In this vein, one source close to Kadhimi told Amwaj.media, "Iran's attitude is not dismissive, both among the Islamic Revolutionary Guard Corps (IRGC) and the intelligence ministry. That’s what is there so far.” He added, “Our friend”—as the source described Kadhimi—"has an Iranian acceptance. He is not their favorite, but they don't want to repeat the mistake of 2018 when Adil Abdul Mahdi was chosen as the prime minister."
Two figures are competing with Kadhimi: the president of the Supreme Judicial Council, Faiq Zidan, and former prime minister-designate Adnan Al-Zurfi. However, reports indicate that Zurfi does not have Iranian support, unlike Zidan who is considered the most prominent competitor of the incumbent premier.
Kadhimi is now trying to capitalize on the great external momentum in his favor to win another term while easing the tensions with his opponents at home. Against this backdrop, he may present his domestic opponents with important initiatives, most notably calming the situation with the US and seeking the removal of some of his foes from the US sanctions list.
Unlike his predecessors, Kadhimi has been seeking a second term in a balanced manner, maneuvering both at home and abroad. He gained a preliminary acceptance from his allies and opponents at home, and then went on to pave the path for another term through support from beyond Iraq’s borders. He is the first prime minister since 2003 to gather this level of international backing.
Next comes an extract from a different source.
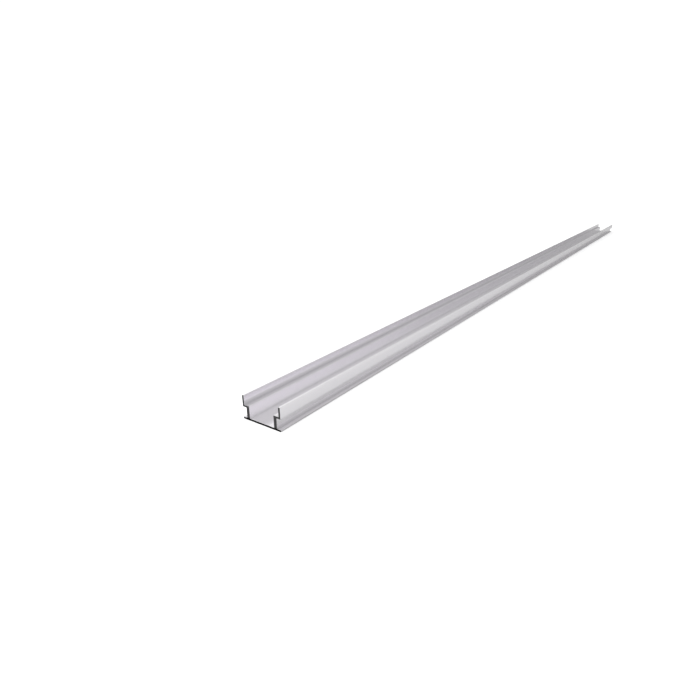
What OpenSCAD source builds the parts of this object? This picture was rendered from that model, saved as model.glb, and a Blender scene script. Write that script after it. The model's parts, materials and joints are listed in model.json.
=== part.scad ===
// Stepped aluminium extrusion that holds an LED strip on its floor and a cover on its shoulders.
// One bar, cut square at both ends. +X runs along the bar, +Y across it and +Z up.
// The origin is on the underside, at the middle of the bar's length and width.

/* [Bar] */
// Length of the bar
bar_length = 1000; // [300:50:3000]

/* [Outline] */
// Width of the base plate, which is also the width over the rims
width = 27; // [24:0.5:40]
// Height from the underside to the top of the rims
height = 13.9; // [11:0.1:20]

/* [Lower channel] */
// Thickness of the base plate
plate = 1.2; // [0.8:0.1:2]
// Thickness of each web between the plate and the shoulder
web = 2.1; // [1.2:0.1:3]
// Clear width between the two webs, where the LED strip lies
strip_width = 17.4; // [10:0.1:18]

/* [Shoulder and rim] */
// Height of the shoulders' top, where the cover rests
shoulder_height = 8.4; // [6:0.1:10]
// Thickness of each shoulder
shoulder = 1.2; // [0.8:0.1:1.6]
// Thickness of each rim
rim = 1.2; // [0.8:0.1:1.6]

/* [Edges] */
// Radius of the outside edges
edge_radius = 0.25; // [0.1:0.05:0.35]
// Radius of the inside corners
corner_radius = 0.3; // [0.1:0.05:0.5]

/* [Hidden] */
$fn = 48;
half_width = width / 2;
web_inner = strip_width / 2;
web_outer = web_inner + web;
rim_inner = half_width - rim;
shoulder_under = shoulder_height - shoulder;
overlap = 0.05; // how far a corner's sliver reaches past the corner's two sides

// What lies between a square corner at the origin and an arc tangent to its two sides, whose
// centre is towards +X and +Y. It is cut from an outside edge and added in an inside corner.
module corner_sliver(radius) {
    difference() {
        translate([-overlap, -overlap]) square(radius + overlap);
        translate([radius, radius]) circle(r = radius);
    }
}

// The sliver at a corner of the section, turned by quarter turns to the side the arc is on.
module sliver_at(corner, quarter_turns, radius) {
    translate(corner) rotate(90 * quarter_turns) corner_sliver(radius);
}

// Square-cornered half of the section: plate, web, shoulder and rim.
module half_blocks() {
    square([half_width, plate]);
    translate([web_inner, 0]) square([web, shoulder_height]);
    translate([web_inner, shoulder_under]) square([half_width - web_inner, shoulder]);
    translate([rim_inner, shoulder_under]) square([rim, height - shoulder_under]);
}

// Fillets in the four inside corners of the half section.
module half_fillets() {
    sliver_at([web_inner, plate], 1, corner_radius);
    sliver_at([web_outer, plate], 0, corner_radius);
    sliver_at([web_outer, shoulder_under], 3, corner_radius);
    sliver_at([rim_inner, shoulder_height], 1, corner_radius);
}

// What is rounded off the six outside edges of the half section.
module half_edges() {
    sliver_at([half_width, 0], 1, edge_radius);
    sliver_at([half_width, plate], 2, edge_radius);
    sliver_at([web_inner, shoulder_height], 3, edge_radius);
    sliver_at([half_width, shoulder_under], 1, edge_radius);
    sliver_at([half_width, height], 2, edge_radius);
    sliver_at([rim_inner, height], 3, edge_radius);
}

module half_section() {
    difference() {
        union() {
            half_blocks();
            half_fillets();
        }
        half_edges();
    }
}

module section() {
    half_section();
    mirror([1, 0]) half_section();
}

module profile() {
    color([0.78, 0.78, 0.8])
        translate([-bar_length / 2, 0, 0])
            rotate([90, 0, 90])
                linear_extrude(height = bar_length) section();
}

profile();
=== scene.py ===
# %% [markdown]
# # One metre of stepped aluminium extrusion
# This lesson dresses a bar that was pressed through a steel die, anodised and sawn to length.
# Such a bar is one piece of metal, so there is one piece to model and all the care goes into
# its surface: crisp but rounded edges, hair-fine lines along the bar, a satin skin and two
# bare sawn ends. The frame comes first, because it holds every size that the bar must keep.

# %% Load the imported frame
import json
import math

import bpy
import numpy as np
from mathutils import Matrix, Vector


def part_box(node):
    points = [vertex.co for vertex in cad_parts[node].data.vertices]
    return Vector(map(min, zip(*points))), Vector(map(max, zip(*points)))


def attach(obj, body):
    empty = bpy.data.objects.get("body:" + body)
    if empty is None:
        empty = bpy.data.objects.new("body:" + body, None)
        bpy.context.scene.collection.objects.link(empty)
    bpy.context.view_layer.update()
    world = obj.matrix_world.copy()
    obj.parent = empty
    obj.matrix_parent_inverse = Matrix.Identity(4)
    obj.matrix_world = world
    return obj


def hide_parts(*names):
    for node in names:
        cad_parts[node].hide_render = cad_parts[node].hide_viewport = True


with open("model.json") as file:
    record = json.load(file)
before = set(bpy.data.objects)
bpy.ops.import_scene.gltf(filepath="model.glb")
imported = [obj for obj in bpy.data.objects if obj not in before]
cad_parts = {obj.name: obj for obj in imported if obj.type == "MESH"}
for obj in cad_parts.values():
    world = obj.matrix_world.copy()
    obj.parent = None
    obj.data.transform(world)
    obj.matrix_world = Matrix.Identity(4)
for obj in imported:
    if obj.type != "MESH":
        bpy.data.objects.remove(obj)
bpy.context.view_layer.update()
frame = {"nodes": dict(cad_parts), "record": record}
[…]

In sum, the conversation on Kadhimi's second term is still in its early stages. However, his moves point to a relentless pursuit of another term—and especially since his declared independence from any of the parties which were part of previous governments may make him everyone's favorite. The reasons for the likely success of his mission are manifold, but straightforward—and include the reality that this will absorb the anger of the Iraqi street with the country’s economic and security crises.